D/s = Dominant/submissive. This is often linked with BDSM (=bondage discipline sadism masochism) but the 4 are essentially sexual acts while the 2 are attitudes, albeit acted out as acts also at times but usually over much longer periods than the 4. D can be power hungry sadistic bastardry, or it can be caring, respectful teacher/parent like caring for the s, guiding them towards ... something. The s can be responsibility evading, weak, defeatist, low-self-esteem escapism, or it can be the ultimate in self-victory where you test your ability to let yourself submit to your immortal and unassailable soul by submitting to another whom you trust completely. When the D has found this self-victory and can lead the s there, that (in my opinion) is the ideal D/s relationship. But of course everybody gets something else out of their interactions with people :)

Drake

------------
[1] <waving right hand> right hand for sarcasm <waves left hand> left hand for irony <waves both hands> both hands for "Your hairs on fire!"
 
Without being long-winded, thought your poem was
original......very different from the others......I saw it as
"dark"......it reflects the life-cycle of birth, death, and
being reborn.......

however, this poem isn't making me go "yippee"......
 
tj, didn't the thought of birth plummenting you toward death, elicit not even one "yippee" out of you? lol
 
WickedEve said:
tj, didn't the thought of birth plummenting you
toward death, elicit not even one "yippee"
out of you? lol

I'd love to live for a long time first before I die ;)
 
Ouch!

This one was odd.
Drake, I did get your meaning you even started out quite forcefully "boy"," girl." I assume you were talking to your partners in crime. I thought Redwave did a great job, it's just that his stanza altered the flow of the poem the second verse turns so dark Wicked was moved to offer redemption. As it turned out no souls were at risk, just a kinky party.
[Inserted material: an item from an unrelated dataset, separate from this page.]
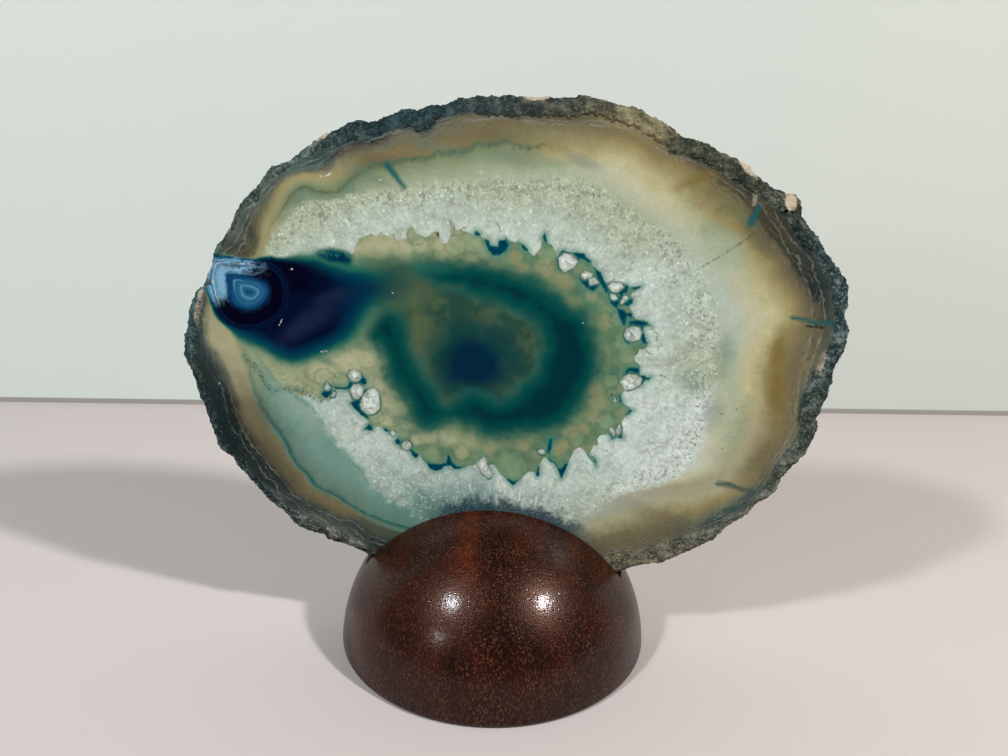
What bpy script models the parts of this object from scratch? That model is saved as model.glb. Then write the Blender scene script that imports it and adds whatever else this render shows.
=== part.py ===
"""Polished agate slice standing in the slot of a turned hardwood half-ball.

Frame: metres, +Z up. The origin is the middle of the half-ball's flat base.
The slice's cut faces look along -Y (front) and +Y (back), and its length runs along X.
"""
import math

import bmesh
import bpy
from mathutils import Matrix, Vector, noise

MM = 0.001

# Stand: a ball cap a little lower than half a ball
DOME_RADIUS = 32.0 * MM
DOME_HEIGHT = 31.4 * MM
BASE_EDGE_RADIUS = 0.9 * MM
DOME_STEPS = 72
ARC_SEGMENTS = 18
EDGE_SEGMENTS = 3

# Slice and the gap that touching pieces keep
SLICE_THICKNESS = 7.0 * MM
TOUCH_GAP = 0.3 * MM

# Slot: the bite of a round saw blade, as wide as the slice and its two gaps
SLOT_WIDTH = SLICE_THICKNESS + 2 * TOUCH_GAP
SLOT_FLOOR = 10.6 * MM
BLADE_RADIUS = 60.0 * MM
BLADE_SIDES = 160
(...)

I still liked it but it doesn't connect to the word "Live" for me. But it was an interesting ride.

Cam
 
As it turned out no souls were at risk, just a kinky party.
Camille, you crazy girl, don't you know that kinky parties are where souls need saving the most!!! :eek: lol

But I do agree with your comments. The poem changed with the second stanza. Though, Redwave did kick butt with that stanza! He definitely has knack for Dark.